Ever wonder what professional golfers chat about when the television cameras are off and the galleries are sequestered far away?
Me, too. Until this week at least, when I found myself inside the ropes of the Champions Tour. For a full day, I was like a National Geographic wildlife guide, studying this curious breed of golfus nontigris professionalium at the Constellation Energy Senior Players Championship.
Lurking in the shade of the 11th tee box, I spotted our subject - a 53-year-old specimen called Brad Bryant. He was resting on a bench when he took notice of a nearby portable restroom.
"I'll be getting there in a second," he confided to another nearby member of the same genus. "Maybe twice.
"That's one of the toughest things about deer hunting," Bryant continued. "You get up in the tree or whatever, and what are you supposed to do?"
Craig Stadler offered: "Take a bottle."
Said Bryant: "I do. Quart-size."
Stadler responded: "No. Half gallon."
You see! This is how they act in their natural habitat, far removed from the prying cameras and the finely tuned ears of the golf fan. Fascinating!

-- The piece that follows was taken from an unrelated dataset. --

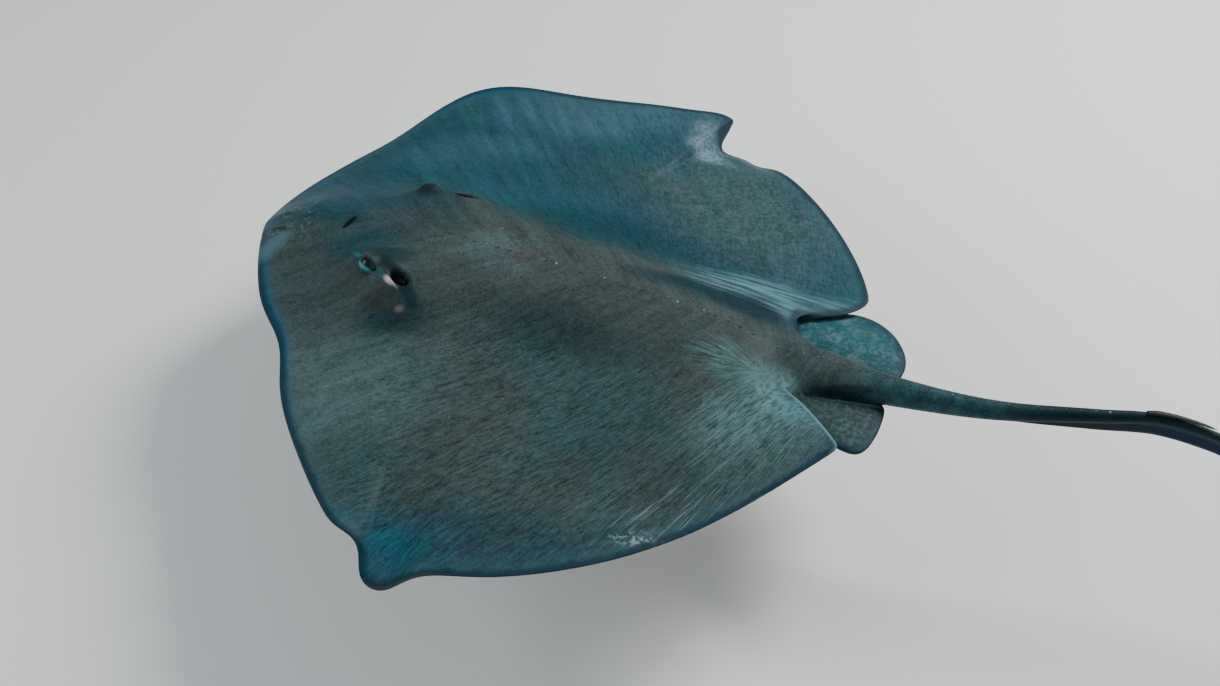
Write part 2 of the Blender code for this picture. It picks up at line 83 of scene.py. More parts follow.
MARGIN_ROUND = 0.007
LOOP_STEPS = 2400
LOOP_REACH = 60
MARGIN_HALF = 0.0022
STATIONS = (0.00, 0.08, 0.18, 0.28, 0.40, 0.55, 0.70, 0.80)
BACK = (0.003, 0.019, 0.038, 0.046, 0.047, 0.040, 0.024, 0.003)
SPREAD = (0.050, 0.075, 0.105, 0.120, 0.118, 0.098, 0.070, 0.050)
BELLY = (0.002, 0.010, 0.020, 0.025, 0.026, 0.022, 0.013, 0.004)
BELLY_SPREAD = 0.135
WING_TOP = 0.018
WING_UNDER = 0.011
REAR = dict(start=0.66, length=0.13, thinner=0.75)
EYE_AT = (0.222, 0.082)
EYE_RADIUS = 0.0160
EYE_SINK = 0.0085
MOUND = dict(at=(0.228, 0.073), long=0.031, wide=0.022, high=0.0175)
RIDGE = dict(at=(0.282, 0.080), long=0.027, wide=0.021, high=0.0095)
CHEEK = dict(at=(0.264, 0.120), long=0.026, wide=0.020, high=0.0060)
MIDLINE_RUNS = ((0, 0.20, 0.46, 0.60, 0.72, 0.82, 0.90, 1.0),
                (0.045, 0.13, 0.28, 0.43, 0.58, 0.685, 0.725, 0.783))
RIBS_SWING = ((0, 0.62, 0.72, 0.82, 0.88, 1.0), (0, 0, 0.30, 0.85, 1.0, 1.0))
RIBS = 230
RINGS_ABOVE = 64
RINGS_BELOW = 44
CLOSER_AT_TIP = (0.50, 0.11, 1.7)
CLOSER_AT_RIM = (1.0, 0.06, 3.0)
SIDES = ((1, "right"), (-1, "left"))


def smooth_interp(x, xs, ys):
    """The height at x of a smooth curve through given points."""
    xs = np.asarray(xs, float)
    ys = np.asarray(ys, float)
    slope = np.gradient(ys, xs)
    x = np.clip(x, xs[0], xs[-1])
    i = np.clip(np.searchsorted(xs, x) - 1, 0, len(xs) - 2)
    h = xs[i + 1] - xs[i]
    u = (x - xs[i]) / h
    return ((1 + 2 * u) * (1 - u) ** 2 * ys[i] + u * (1 - u) ** 2 * h * slope[i]
            + u * u * (3 - 2 * u) * ys[i + 1] + u * u * (u - 1) * h * slope[i + 1])


def smoothstep(low, high, x):
    t = np.clip((x - low) / (high - low), 0.0, 1.0)
    return t * t * (3 - 2 * t)


def spaced(count, *bands):
    """Steps from 0 to 1, closer together inside each band of (middle, half width, how many times)."""
    t = np.linspace(0.0, 1.0, 3001)
    density = 1.0 + sum((times - 1) * np.exp(-np.abs((t - middle) / half) ** 4)
                        for middle, half, times in bands)
    run = np.concatenate([[0.0], np.cumsum((density[1:] + density[:-1]) / 2)])
    return np.interp(np.linspace(0.0, run[-1], count + 1), run, t)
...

OK, truth be told, I wasn't exactly on a safari. In fact, around my neck I had a special badge that identified me as an "honorary observer." But it did put me right on top of the action. The only ones closer were the golfers and their caddies. It's a cool program that is unique to the Champions Tour. At this week's championship, there were five groups of honorary observers, usually corporate friends and budding business partners, embedded in the action.
Joining me and the 11:14 a.m. threesome were Joe and JoAnn Velenovsky, honorary observers from Ocean City. "I think this will be cooler than Disney World," Joe told his wife on the three-hour drive up. And indeed it was.
We're not talking about a front-row seat; we were in the huddle, allowed to roam the fairways as Bryant, Stadler and Larry Nelson played. We were close enough to see that the sweat seeping through Stadler's shirt resembled a Rorschach test.
On the second hole, the green looks like a giant anthill. It's 30 yards removed from the ropes, and no fan has an angle on the cup except for us. I would swear, when Bryant's 15-foot putt missed, his heavy sigh was the only audible noise in all of Maryland.
The trio of golfers chatted mostly on the tee boxes, but it wasn't like me and my buddies. Not many curse words and no unsolicited swing tips.
Stadler has long been one of the game's best characters. His wood covers - giant plush walrus heads - reveal why. Listed at 5 feet 10, 240 pounds, Stadler still has the Walrus facial hair framing his mouth like a pair of tusks, though perhaps not as prominent as when he won the Masters in 1982. This week, the Walrus was walking in pain and eventually withdrew from the tournament before the second round.
On Day One, his 115-yard approach shot on No. 5 landed well short of the green, buried in a bunker. "Geezus!" Stadler yelled, slamming his iron onto his bag. We cautiously followed a few feet behind, wearing our safari hats. "Watch it," warned Joe Klein, a tournament volunteer, in a whisper. "Don't get too close. He's already mad."
The grunts and grimaces on the course were entertaining, but it was the small moments far removed from the competition that struck me most. Like when Bryant grabbed a bottle of water from a cooler and delivered it to his wife in the middle of the round.
Or at the turn, when the Velenovskys and I were loading up in the snack tent. Nelson, who has three major victories and a spot in the World Golf Hall of Fame on his resume, finished his tee shot and joined us. When I looked up, I noticed the golfer was massaging the shoulders of his caddie. "There you go," Nelson, 61, said calmly. Could you picture any PGA player doing this? Turns out, his caddie is 30-year-old Josh Nelson. Last year, the pair won the tour's father-son tournament.
On one hole, Bryant was sitting on a cooler, as the others reloaded on bottled water. "There's soda in here, I think," Bryant said. "There was no Diet Coke yesterday, so I reprimanded them and they got it on every hole today." He laughed, sipping from his third soda of the round.
His wife revealed that he often goes through six Diet Cokes in a round. This might explain the frequent potty breaks. Once sheltered safely inside one of the course's portable restrooms, any trained wildlife observer would notice the ad on the wall.
"Come here often?" reads the sign, an ad for enlarged prostate medication. "Your going problem could be your growing problem."
The entire day provided a unique view, to say the least, the golfus nontigris professionalium as never seen before.